Devotees visit the nearby Shiva temples early in the morning after taking a holy bath. Temple priests perform the pooja for the Shiva Linga during the day and all through Maha Shivaratri night. They chant the ‘Om Namah Shivaya’ mantra and the Maha Mrityunjaya mantra during the pooja, which is performed once in three hours. The temples reverberate with the ringing of bells, making the energy in the surroundings vibrant. Temples remain open through the night as devotees maintain a ‘Jaagaran’ (all-night vigil) with prayers, chanting of Shiva mantras, and recitation of the Shiv Chalisa. Diyas (lamps) are also lit by devotees offering prayers.
Some of the Shiva temples hold the traditional dance festival called Natyanjali (worship through dance). Fairs and special events are held near the temple premises.
Devotees should adhere to Sankalpa (spiritual devotion) to observe the 24-hour fast for self-determination. During the fast, one usually abstains from consuming any food. While some people do not take food and water, others undertake the fast by consuming only fruits and milk during the day. They abstain from consuming water, while some consume only water during the fast. Keeping the Vrat involves staying awake the whole night, and one can keep the fast for 24 hours. Shivaratri night can be spent performing pooja to Shiva.
Maha Shivaratri pooja can be performed at home too. East has specific importance, and the pooja room should face an east-west direction. Usually, the eldest member of the family conducts the pooja. First, worship is offered to the Sun God, Vishnu, and then Shiva. The pooja Vidhi starts for the day. Devotees take another bath in the evening before commencing the Shivratri pooja.
Shivaratri pooja is performed at night. One observes purity and sanctity if they are maintaining and worshipping a Shiva Linga at home. Those who do not have a Shiva Linga can make a Linga out of the mud and apply ghee (clarified butter) on it and do the Abishekam(hydration) pooja.
The whole- night pooja can be divided into four parts. This is called the Four Prahar, and pooja can be performed four times to Shiva. Those wanting to perform a single pooja can do it at midnight. The pooja timings should be checked for all times.

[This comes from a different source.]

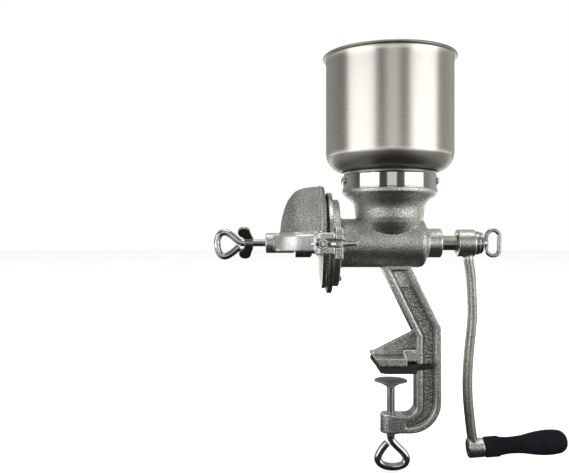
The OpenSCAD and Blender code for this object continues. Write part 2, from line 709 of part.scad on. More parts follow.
// Drive collar with two claws, pinned to the auger's stub
collar_r = 14.5;
drive_pin_r = 1.6;
collar_edge = 2;
claw_l = 5.6;
claw_w = 7.5;
claw_h = 6;
claw_turns = [50, 230];
module drive_collar() color(bright) at_axis() difference() {
    union() {
        along_x() rotate_extrude() polygon([[stub_r, collar_x], [collar_r - collar_edge, collar_x],
            [collar_r, collar_x + collar_edge], [collar_r, burr_hub_x - collar_edge],
            [collar_r - collar_edge, burr_hub_x], [stub_r, burr_hub_x]]);
        for (a = claw_turns) rotate([a, 0, 0])
            translate([collar_x - claw_l, collar_r - claw_h + over, -claw_w / 2])
                cube([claw_l + collar_edge + over, claw_h, claw_w]);
    }
    bar(stub_r + fit, collar_x - over, burr_hub_x + over);
    translate([(burr_hub_x + collar_x) / 2, 0, -collar_r - over])
        cylinder(r = drive_pin_r + fit, h = 2 * (collar_r + over));
}
module drive_pin() color(bright) at_axis() translate([(burr_hub_x + collar_x) / 2, 0, -collar_r + gap])
    cylinder(r = drive_pin_r, h = 2 * (collar_r - gap));

// Crank: hub with a square hole, curved arm, and an eye that holds the grip's pin
lower_in = 11.1;
lower_x = crank_x + lower_in;
lower_l = 15.8;
lower_r = 9.5;
grip_pin_r = 4;
// The arm's middle line: its drop in shares of the crank's reach, and its distance from the hub's face
// in shares of the hub's length
arm_drop_shares = [0.035, 0.1, 0.166, 0.278, 0.375, 0.497, 0.619, 0.74, 0.862, 0.96];
arm_out_shares = [0.629, 0.709, 0.817, 0.891, 0.891, 0.749, 0.64, 0.64, 0.766, 0.909];
module at_grip() translate([lower_x, 0, -crank_reach]) rotate([0, -grip_tilt, 0]) children();
module crank_arm() color(iron) at_axis() difference() {
    union() {
        bar(hub_r, crank_x, crank_end_x);
        skin(oval_rings(smooth([for (i = [0 : len(arm_out_shares) - 1])
            [crank_x + arm_out_shares[i] * hub_l, -arm_drop_shares[i] * crank_reach]], 3),
            crank_half_t, crank_half_w, 16));
        at_grip() bar(lower_r, 0, lower_l);
    }
    translate([crank_x - over, -drive_flat / 2 - fit, -drive_flat / 2 - fit])
        cube([hub_l + 2 * over, drive_flat + 2 * fit, drive_flat + 2 * fit]);
    at_grip() bar(grip_pin_r + fit, -over, lower_l + over);
}
grip_pin_l = grip_l * 0.9;
module grip_pin() color(bright) at_axis() at_grip() bar(grip_pin_r, 0, lower_l + grip_pin_l);
// Radius shares of the grip along shares of its length
grip_shares = [[0, 0.76], [0.02, 0.83], [0.175, 0.83], [0.195, 0.76], [0.31, 0.67], [0.45, 0.72], [0.6, 0.9],
    [0.74, 1], [0.86, 0.97], [0.93, 0.86], [0.975, 0.62], [1, 0]];
module grip() color(black) at_axis() at_grip() translate([lower_l + gap, 0, 0]) difference() {
    along_x() rotate_extrude() polygon(concat([[0, 0]],
        [for (s = grip_shares) [s[1] * grip_r, s[0] * grip_l]]));
    bar(grip_pin_r + fit, -over, grip_pin_l + over);
}

// Thumb screw and its washer, which hold the crank on the drive end
washer_r = 11.6;
washer_t = 4.2;
thumb_shoulder_r = 10.6;
thumb_shoulder_t = 5.6;
ring_half_w = 8.2;
ring_half_h = 14.6;
ring_t = 5.5;
ring_wall = 3.8;
module crank_washer() color(bright) at_axis() difference() {
    bar(washer_r, crank_end_x, crank_end_x + washer_t);
    bar(stud_r + fit, crank_end_x - over, crank_end_x + washer_t + over);
}
module ring_outline(inset) {
    r = ring_half_w - inset;
    for (z = [-1, 1] * (ring_half_h - ring_half_w)) translate([0, z]) circle(r);
    translate([-r, ring_half_w - ring_half_h]) square([2 * r, 2 * (ring_half_h - ring_half_w)]);
}
module thumb_screw() color(bright) at_axis() translate([crank_end_x + washer_t, 0, 0]) {
    bar(stud_r, drive_end_x - stud_l + over - crank_end_x - washer_t, over);
    along_x() rotate_extrude() polygon([[0, 0], [thumb_shoulder_r, 0],
        [thumb_shoulder_r, thumb_shoulder_t * 0.6], [ring_wall, thumb_shoulder_t],
        [ring_wall, thumb_shoulder_t + 2 * over], [0, thumb_shoulder_t + 2 * over]]);
    translate([thumb_shoulder_t + over / 2 + ring_half_w, 0, 0]) across(ring_t) difference() {
        ring_outline(0);
        ring_outline(ring_wall);
    }
}

// Clamp: a pad that doesn't turn, and the screw that turns in it and in the lower arm's boss
clamp_top_z = -jaw_drop - clamp_open;
clamp_rim_t = 1.6;
clamp_pad_t = 4.6;
clamp_hub_t = 2;
clamp_neck_z = clamp_top_z - clamp_pad_t - clamp_hub_t;
clamp_neck_r = 3;
clamp_neck_l = 5;
clamp_eye_drop = 6.3;
clamp_eye_z = -sole_z - boss_over - clamp_eye_drop;
clamp_eye_l = 29.5;
clamp_eye_w = 30.2;
clamp_eye_shift = 1.7;
clamp_wire_r = 3.75;
module clamp_pad() color(bright) at_axis() translate([boss_x, 0, 0]) rotate_extrude() difference() {
    polygon([[0, clamp_top_z], [clamp_pad_r, clamp_top_z], [clamp_pad_r, clamp_top_z - clamp_rim_t],
        [clamp_pad_r / 2, clamp_top_z - clamp_pad_t], [clamp_r, clamp_neck_z], [0, clamp_neck_z]]);
    translate([0, clamp_neck_z - over]) square([clamp_neck_r + fit, over + clamp_neck_l]);
}
module clamp_screw() color(bright) at_axis() translate([boss_x, 0, 0]) {
    translate([0, 0, clamp_eye_z]) cylinder(r = clamp_r, h = clamp_neck_z - gap / 3 - clamp_eye_z);
    translate([0, 0, clamp_neck_z - over]) cylinder(r = clamp_neck_r, h = over + clamp_neck_l - gap);
    translate([0, 0, clamp_eye_z + clamp_wire_r / 3]) rotate([0, 90, 0]) rotate([0, 0, 180])
        skin(oval_rings(smooth([for (s = eye_shares) [-s[0] * clamp_eye_l,
            s[1] * clamp_eye_w + clamp_eye_shift * sin(90 * max(s[0], 0))]], eye_steps),
            clamp_wire_r, clamp_wire_r, eye_sides));
}

mill_housing();
stationary_burr();
burr_screws();
rubber_pad();
hopper_bowl();
hopper_collar();
burr_cover();
thrust_ball();
adjusting_screw();
lock_wing_nut();
swing_bolt_near();
swing_bolt_far();
swing_pin_near();
swing_pin_far();
wing_nut_near();
wing_nut_far();
auger();
rotating_burr();
drive_collar();
drive_pin();
crank_arm();
grip_pin();
grip();
crank_washer();
thumb_screw();
clamp_screw();
clamp_pad();
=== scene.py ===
"""Hand grain mill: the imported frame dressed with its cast, turned, pressed and moulded pieces.

Lengths are typed in millimetres and made metres where a mesh is built. +X runs along the auger to
the crank, -Y faces the viewer and +Z is up. The origin is on the table face under the rubber pad.
"""
import json
import logging
import math
from contextlib import contextmanager
from dataclasses import dataclass
from enum import Enum
from typing import Callable, Iterator, Optional, Sequence

import bpy
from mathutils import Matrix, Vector

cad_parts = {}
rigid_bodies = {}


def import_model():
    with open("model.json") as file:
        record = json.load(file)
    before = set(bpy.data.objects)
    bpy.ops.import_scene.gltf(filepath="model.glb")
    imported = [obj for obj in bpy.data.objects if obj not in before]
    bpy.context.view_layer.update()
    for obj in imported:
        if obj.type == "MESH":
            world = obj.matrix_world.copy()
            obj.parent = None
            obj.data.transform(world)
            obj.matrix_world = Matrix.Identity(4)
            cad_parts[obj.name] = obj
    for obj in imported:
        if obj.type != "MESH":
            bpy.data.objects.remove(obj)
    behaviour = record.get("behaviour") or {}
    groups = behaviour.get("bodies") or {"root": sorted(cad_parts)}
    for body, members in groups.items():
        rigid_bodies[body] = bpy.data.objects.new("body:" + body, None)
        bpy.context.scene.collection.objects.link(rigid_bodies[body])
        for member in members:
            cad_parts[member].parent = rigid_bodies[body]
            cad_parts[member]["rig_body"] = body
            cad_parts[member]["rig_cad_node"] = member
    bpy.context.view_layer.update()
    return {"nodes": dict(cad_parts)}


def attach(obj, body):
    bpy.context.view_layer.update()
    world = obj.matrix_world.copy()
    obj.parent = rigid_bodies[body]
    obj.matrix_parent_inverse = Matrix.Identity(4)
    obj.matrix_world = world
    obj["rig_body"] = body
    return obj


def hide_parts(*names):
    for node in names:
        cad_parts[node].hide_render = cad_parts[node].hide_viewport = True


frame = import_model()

log = logging.getLogger("grain_mill")

MM = 0.001
AXIS_Z = 122.5
WELD = 2e-6
MOST_TRIANGLES = 188_000

Point = tuple[float, float, float]
Pair = tuple[float, float]
Colour = tuple[float, float, float]
Piece = bpy.types.Object
Socket = bpy.types.NodeSocket
Outputs = bpy.types.NodeOutputs

ORIGIN: Point = (0.0, 0.0, 0.0)


class Axis(Enum):
    """The line a turned piece runs along."""

    X = (1.0, 0.0, 0.0)
    Y = (0.0, 1.0, 0.0)
    Z = (0.0, 0.0, 1.0)


class Slot(Enum):
    """Material slots of the record."""

    CASTING = "casting"
    BURR = "burr_iron"
    PLATED = "plated_steel"
    HOPPER = "hopper_steel"
    COLLAR = "collar_steel"
    RUBBER = "pad_rubber"
    GRIP = "grip_plastic"


# Bench: selection and the hand tools that every sub-assembly uses


def take(piece: Optional[Piece] = None) -> None:
    """Leaves object mode clean, with piece alone selected and active, or with nothing selected."""
    if bpy.context.mode != "OBJECT":
        bpy.ops.object.mode_set(mode="OBJECT")
    bpy.ops.object.select_all(action="DESELECT")
    if piece:
        piece.select_set(True)
        bpy.context.view_layer.objects.active = piece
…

It is essential to follow the pooja Vidhi, which is an indispensable part of the festival. The Shivratri pooja is conducted by following the prescribed texts making offerings to the deity. One can offer Bilva leaves, white-colored flowers, holy water from the Ganges, sacred ash, yogurt, ghee, milk, sugar, water, and sandalwood paste to the deity.
According to Vidhi, the Abishekam (hydration) pooja must be done with six different elements.
Milk – for the blessings of purity and piousness.
Yogurt- for prosperity and progeny.
Honey for sweetness in speech.
Ghee is for victory.
Sugar is for happiness.
Water is for purity.
Those performing the Four Prahar pooja must perform the Water Abishekam in the First Prahar. Curd Abishekam follows this in the Second Prahar. Ghee Abishekam is performed in the Third Prahar, followed by Honey Abishekam in the Fourth Pahar, apart from other elements. One must chant the ‘Om Namah Shivaya’ mantra throughout the pooja.
After the Abishekam, Shiva Linga is adorned with Bilva leaves garland, which is believed to soothe Shiva. The Bilva leaves can be offered before the flowers. After that, sandalwood can be applied to the Shiva Linga. Then, the Diya (lamp) and Dhoop (incense) are lit. Later, the Mahar flowers and Bhasm (sacred ash) are offered to the Shiva Linga. Bhasm (sacred ash) or Vibuthi is made using dried cow dung.
After the pooja, Nivedhya (sacred food offering) can be made with different types of fruits and sweets to Shiva. Later betel leaves are offered to Shiva, chanting the mantra. At the end of the pooja, one can donate Prasad, food, clothes, and other items to the needy.
Devotees can break the fast the next day between sunrise and before the end of Chaturdashi Thithi to derive maximum benefit from the Vrat. The fast should be broken after taking a bath. Plain rice and yellow condiment made of gram flour are prepared and offered to the deity and later to a Baba called Bham Bole, representing Shiva. The family partakes of food after they make this offering. Maha Shivaratri pooja performed on the festival day is said to appease Lord Shiva and is considered very auspicious. It is believed to absolve the individual of past sins and helps to attain Mokha (salvation).